═════ COLLECTED DATA

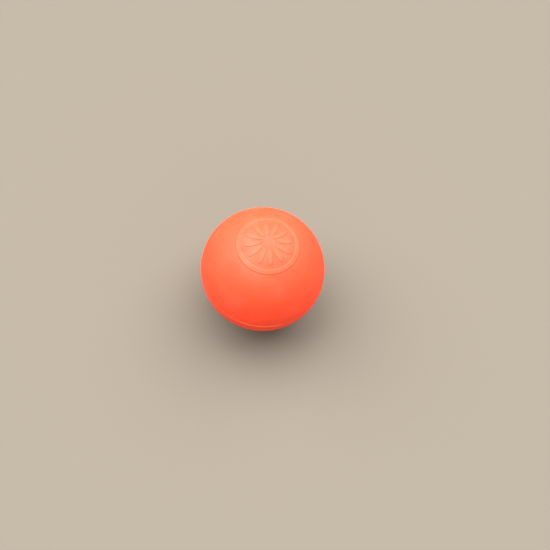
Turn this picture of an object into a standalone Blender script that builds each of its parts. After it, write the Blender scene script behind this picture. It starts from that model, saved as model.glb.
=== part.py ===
"""Moulded rubber massage ball: a firm core in a skin of two cups, joined by a raised seam.

Units are metres and +Z is up. The origin is the ball's centre, +Z points through the middle
of the raised mark, and the seam lies in the XY plane. The gaps between pieces are glue lines.
"""

from math import asin, cos, pi, radians, sin, sqrt

import bmesh
import bpy
from mathutils import Matrix

# Driving dimensions
BALL_RADIUS = 0.03175
COVER_THICKNESS = 0.004
GLUE_GAP = 0.0003

# The seam: a thin web between the cups' rims, which flares into a raised bead outside
WEB_HALF_THICKNESS = 0.00025
BEAD_HALF_WIDTH = 0.0006
BEAD_HEIGHT = 0.0002
BEAD_DEPTH = 0.0006
BEAD_STEPS = 6

# The mark: a raised ring around a ring of petals, as angles from the pole
MARK_HEIGHT = 0.00025
RING_INNER = radians(25.5)
RING_OUTER = radians(29.5)
PETAL_START = radians(6)
PETAL_END = radians(21)
PETAL_COUNT = 12
PETAL_ROWS = 4

# Facets
SEGMENTS = 72
CORE_SEGMENTS = 48
OUTER_STEP = radians(5.5)
INNER_STEP = radians(8)
MERGE_DISTANCE = 1e-6
SMOOTH_ANGLE = radians(35)

# Derived dimensions
INNER_RADIUS = BALL_RADIUS - COVER_THICKNESS
CORE_RADIUS = INNER_RADIUS - GLUE_GAP
RIM_HEIGHT = WEB_HALF_THICKNESS + GLUE_GAP
BEVEL_HEIGHT = BEAD_HALF_WIDTH + GLUE_GAP
BEAD_ROOT_RADIUS = BALL_RADIUS - BEAD_DEPTH
RIM_EDGE_RADIUS = BEAD_ROOT_RADIUS - GLUE_GAP / 2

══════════

SHORT PROBLEM:
Your task is to repeat the data exactly, with nothing left out.

SOLUTION FOR THIS EXERCISE:
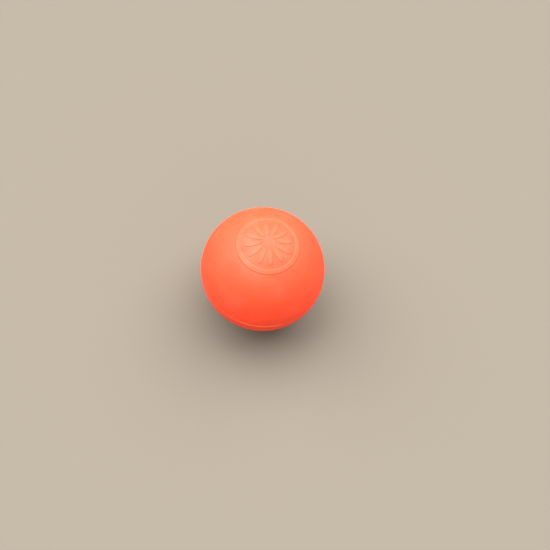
Turn this picture of an object into a standalone Blender script that builds each of its parts. After it, write the Blender scene script behind this picture. It starts from that model, saved as model.glb.
=== part.py ===
"""Moulded rubber massage ball: a firm core in a skin of two cups, joined by a raised seam.

Units are metres and +Z is up. The origin is the ball's centre, +Z points through the middle
of the raised mark, and the seam lies in the XY plane. The gaps between pieces are glue lines.
"""

from math import asin, cos, pi, radians, sin, sqrt

import bmesh
import bpy
from mathutils import Matrix

# Driving dimensions
BALL_RADIUS = 0.03175
COVER_THICKNESS = 0.004
GLUE_GAP = 0.0003

# The seam: a thin web between the cups' rims, which flares into a raised bead outside
WEB_HALF_THICKNESS = 0.00025
BEAD_HALF_WIDTH = 0.0006
BEAD_HEIGHT = 0.0002
BEAD_DEPTH = 0.0006
BEAD_STEPS = 6

# The mark: a raised ring around a ring of petals, as angles from the pole
MARK_HEIGHT = 0.00025
RING_INNER = radians(25.5)
RING_OUTER = radians(29.5)
PETAL_START = radians(6)
PETAL_END = radians(21)
PETAL_COUNT = 12
PETAL_ROWS = 4

# Facets
SEGMENTS = 72
CORE_SEGMENTS = 48
OUTER_STEP = radians(5.5)
INNER_STEP = radians(8)
MERGE_DISTANCE = 1e-6
SMOOTH_ANGLE = radians(35)

# Derived dimensions
INNER_RADIUS = BALL_RADIUS - COVER_THICKNESS
CORE_RADIUS = INNER_RADIUS - GLUE_GAP
RIM_HEIGHT = WEB_HALF_THICKNESS + GLUE_GAP
BEVEL_HEIGHT = BEAD_HALF_WIDTH + GLUE_GAP
BEAD_ROOT_RADIUS = BALL_RADIUS - BEAD_DEPTH
RIM_EDGE_RADIUS = BEAD_ROOT_RADIUS - GLUE_GAP / 2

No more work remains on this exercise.